Under the current enrollment system, beneficiaries who don't sign up for Medicare's Part B outpatient coverage when they're first eligible -- and don't qualify for an exception -- can join only in January through March.
Coverage begins the following July. While they're waiting for coverage to kick in, most cannot purchase other health insurance. As a result, the rules delay Medicare coverage for thousands of people a year, according to Congressional Budget Office estimates.
Some may mistakenly assume they can skip Part B because they have, for example, retiree coverage or a COBRA policy from a former employer or one purchased through the Affordable Care Act's marketplaces.
But in many cases, once an insurer discovers that a beneficiary should have been covered under Part B, the plan can require a provider to refund payments received after the patient became Medicare eligible, said Fred Riccardi, president of the Medicare Rights Center, a consumer advocacy group.

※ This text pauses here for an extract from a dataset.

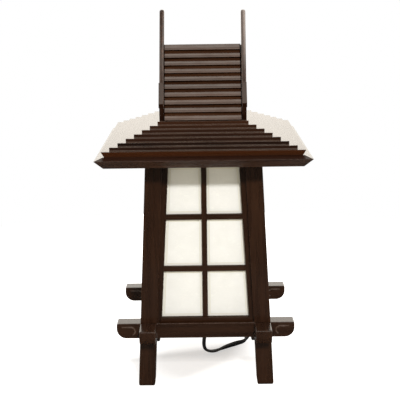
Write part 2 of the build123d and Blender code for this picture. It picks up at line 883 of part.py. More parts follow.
rocker_side = Plane(
    (switch_x, switch_middle, axle_level),
    x_dir=(0, cos(radians(rocker_tilt)), -sin(radians(rocker_tilt))),
    z_dir=(1, 0, 0),
)
rocker_half = rocker_length / 2
rocker_rise = rocker_half * tan(radians(rocker_tilt))
with BuildPart() as switch_rocker:
    with BuildSketch(rocker_side):
        Circle(rocker_half)
        Polygon(
            (-rocker_half, -rocker_body),
            (rocker_half, -rocker_body),
            (rocker_half, rocker_crown + rocker_rise),
            (0, rocker_crown),
            (-rocker_half, rocker_crown + rocker_rise),
            align=None,
            mode=Mode.INTERSECT,
        )
    extrude(amount=rocker_width / 2, both=True)
    with BuildSketch(rocker_side):
        Circle(axle_radius)
    extrude(amount=rocker_width / 2 + axle_length, both=True)
save(switch_rocker.part, "switch_rocker")

# ---------------------------------------------------------------- plug

pin_face = plug_back - plug_length
pin_spots = [(plug_x - pin_pitch / 2, plug_level), (plug_x + pin_pitch / 2, plug_level)]

with BuildPart() as plug_body:
    with BuildSketch(Plane.XY.offset(plug_level - plug_height / 2)):
        Polygon(
            (plug_x - plug_neck / 2, plug_back),
            (plug_x - plug_width / 2, pin_face + plug_shoulder),
            (plug_x - plug_width / 2, pin_face),
            (plug_x + plug_width / 2, pin_face),
            (plug_x + plug_width / 2, pin_face + plug_shoulder),
            (plug_x + plug_neck / 2, plug_back),
            align=None,
        )
    extrude(amount=plug_height)
    fillet(plug_body.edges().filter_by(Axis.Z), plug_round)
    with BuildSketch(Plane.XZ.offset(-pin_face)):
        with Locations(*pin_spots):
            Rectangle(pin_thickness + 2 * pin_gap, pin_width + 2 * pin_gap)
    extrude(amount=-(pin_root + pin_gap), mode=Mode.SUBTRACT)
save(plug_body.part, "plug_body")

pins = []
for spot in pin_spots:
    with BuildPart() as pin:
        with BuildSketch(Plane.XZ.offset(-pin_face - pin_root)):
            with Locations(spot):
                Rectangle(pin_thickness, pin_width)
        extrude(amount=pin_root + pin_length)
        chamfer(pin.faces().sort_by(Axis.Y)[0].edges(), pin_ease)
    pins.append(pin)
save(group(pins), "plug_pins")
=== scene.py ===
"""Looks for the andon lantern: camera, light, cord, dressed pieces and materials, in metres."""

import math

import bmesh
import bpy
from mathutils import Matrix, Vector


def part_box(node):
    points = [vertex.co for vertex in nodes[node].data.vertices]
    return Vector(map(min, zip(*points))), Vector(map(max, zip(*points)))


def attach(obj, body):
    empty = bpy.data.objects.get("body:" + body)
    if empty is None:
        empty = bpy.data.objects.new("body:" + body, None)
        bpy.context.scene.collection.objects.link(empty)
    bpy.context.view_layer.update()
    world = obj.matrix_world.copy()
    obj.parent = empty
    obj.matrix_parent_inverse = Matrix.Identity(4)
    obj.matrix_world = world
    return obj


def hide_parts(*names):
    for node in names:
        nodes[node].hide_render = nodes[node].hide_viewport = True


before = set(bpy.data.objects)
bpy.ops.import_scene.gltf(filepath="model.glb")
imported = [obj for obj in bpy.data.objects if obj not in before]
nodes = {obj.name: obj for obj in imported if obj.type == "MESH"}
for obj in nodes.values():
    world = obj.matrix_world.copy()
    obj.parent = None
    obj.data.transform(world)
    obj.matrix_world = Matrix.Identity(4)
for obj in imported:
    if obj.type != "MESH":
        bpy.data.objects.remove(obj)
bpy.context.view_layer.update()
MM = 0.001
SIDES = ("front", "right", "rear", "left")
CORNERS = ("front_left", "front_right", "rear_left", "rear_right")
X, Y, Z = Vector((1, 0, 0)), Vector((0, 1, 0)), Vector((0, 0, 1))

# ---------------------------------------------------------------- camera

CAMERA_PLACE = Vector((-0.00049, -1.07196, 0.44893))
CAMERA_PAN, CAMERA_PITCH, CAMERA_ROLL = -0.0039, 0.2290, -0.0134
CAMERA_LENS = 84.79


def aim_camera(place, pan, pitch, roll, lens):
    """Camera fitted to the photograph, its angles in radians and its lens in millimetres."""
    reach = math.cos(pitch)
    forward = Vector((math.sin(pan) * reach, math.cos(pan) * reach, -math.sin(pitch)))
    level = Vector((math.cos(pan), -math.sin(pan), 0))
    upright = level.cross(forward)
    right = level * math.cos(roll) + upright * math.sin(roll)
    up = upright * math.cos(roll) - level * math.sin(roll)
    data = bpy.data.cameras.new("camera")
    data.lens, data.sensor_width = lens, 36.0
    camera = bpy.data.objects.new("camera", data)
    bpy.context.scene.collection.objects.link(camera)
    turn = Matrix((right, up, -forward)).transposed().to_4x4()
    camera.matrix_world = Matrix.Translation(place) @ turn
    bpy.context.scene.camera = camera


aim_camera(CAMERA_PLACE, CAMERA_PAN, CAMERA_PITCH, CAMERA_ROLL, CAMERA_LENS)

# ---------------------------------------------------------------- shader helpers


class Shader:
    """A material's node tree, built one node at a time round a Principled shader."""

    def __init__(self, name, tree=None):
        if tree is None:
            self.material = bpy.data.materials.new(name)
            self.material.use_nodes = True
            tree = self.material.node_tree
        self.tree = tree
        self.tree.nodes.clear()

    def add(self, kind, inputs=None, **settings):
        node = self.tree.nodes.new("ShaderNode" + kind)
        for key, value in settings.items():
            setattr(node, key, value)
        for key, value in (inputs or {}).items():
            self.feed(node.inputs[key], value)
        return node

    def feed(self, socket, value):
        if isinstance(value, bpy.types.NodeSocket):
            self.tree.links.new(value, socket)
        elif socket.type == "RGBA" and len(value) == 3:
            socket.default_value = (*value, 1.0)
        else:
            socket.default_value = value

    def math(self, operation, a, b=0.0, clamp=False):
        return self.add("Math", {0: a, 1: b}, operation=operation, use_clamp=clamp).outputs[0]

    def ramp(self, fac, stops):
        node = self.add("ValToRGB", {"Fac": fac})
        ramp = node.color_ramp
        while len(ramp.elements) < len(stops):
            ramp.elements.new(0.5)
        for element, (position, colour) in zip(ramp.elements, stops):
            element.position = position
            if isinstance(colour, float):
                colour = (colour,) * 3
            element.color = (*colour, 1.0)
        return node.outputs["Color"]

    def signed_ramp(self, distance, stops):
        """Ramp over a distance in metres of either sign, up to half a metre."""
        share = self.math("ADD", 0.5, distance)
        return self.ramp(share, [(0.5 + at, level) for at, level in stops])

    def parts(self, vector):
        """X, Y and Z of a vector, by name."""
        return self.add("SeparateXYZ", {0: vector}).outputs

    def blend(self, fac, a, b, mode="MIX"):
        mix = self.add("Mix", {0: fac, 6: a, 7: b}, data_type="RGBA", blend_type=mode)
        return mix.outputs[2]

    def scaled(self, vector, scale, turn=(0, 0, 0), shift=(0, 0, 0)):
        inputs = {"Vector": vector, "Scale": scale, "Rotation": turn, "Location": shift}
        return self.add("Mapping", inputs).outputs[0]

    def noise(self, vector, scale=1.0, detail=2.0, roughness=0.5, distortion=0.0):
        inputs = {"Vector": vector, "Scale": scale, "Detail": detail}
        inputs |= {"Roughness": roughness, "Distortion": distortion}
        return self.add("TexNoise", inputs).outputs[0]

    def bump(self, height, distance, strength=1.0):
        inputs = {"Height": height, "Distance": distance, "Strength": strength}
        return self.add("Bump", inputs).outputs[0]

    def object_place(self):
        return self.add("TexCoord").outputs["Object"]

    def principled(self, **inputs):
        names = {}
        for key, value in inputs.items():
            names[key.replace("_", " ").title().replace("Ior", "IOR")] = value
        surface = self.add("BsdfPrincipled", names)
        output = self.add("OutputMaterial")
        self.tree.links.new(surface.outputs[0], output.inputs["Surface"])
        return self.material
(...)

"Then the patient could be on the hook for the services provided, and we've seen that happen," Riccardi said, after testifying before the subcommittee.
The legislation would revise these rules for the first time in 5 decades. It would require the Centers for Medicare & Medicaid Services and the Social Security Administration to notify people before their 65th birthday about their Medicare eligibility.
Currently, the federal government only contacts people receiving Social Security benefits when it's time to join Medicare.
It would also move the January-through-March enrollment window to the fall, to coincide with the enrollment period for drug coverage and Medicare Advantage. And it would eliminate the July effective date.
Better-informed beneficiaries would also be able to avoid the permanent penalties applied when they delay signing up for Part B for 12 or more months after they become Medicare eligible. In 2018, about 760,000 people were paying a late penalty tacked onto their monthly Part B premium, increasing their costs an average of nearly 30%, according to the Congressional Research Service.
The legislation, first introduced in 2016, is supported by 95 disparate organizations, including the AFL-CIO and other unions, health insurance companies, AARP, and patient advocacy and provider groups.
"About 3% of new enrollees would receive Medicare benefits sooner than under current law," CBO reported last September. "These additional months of Medicare coverage would increase direct spending by $375 million over the 2019-2029 period."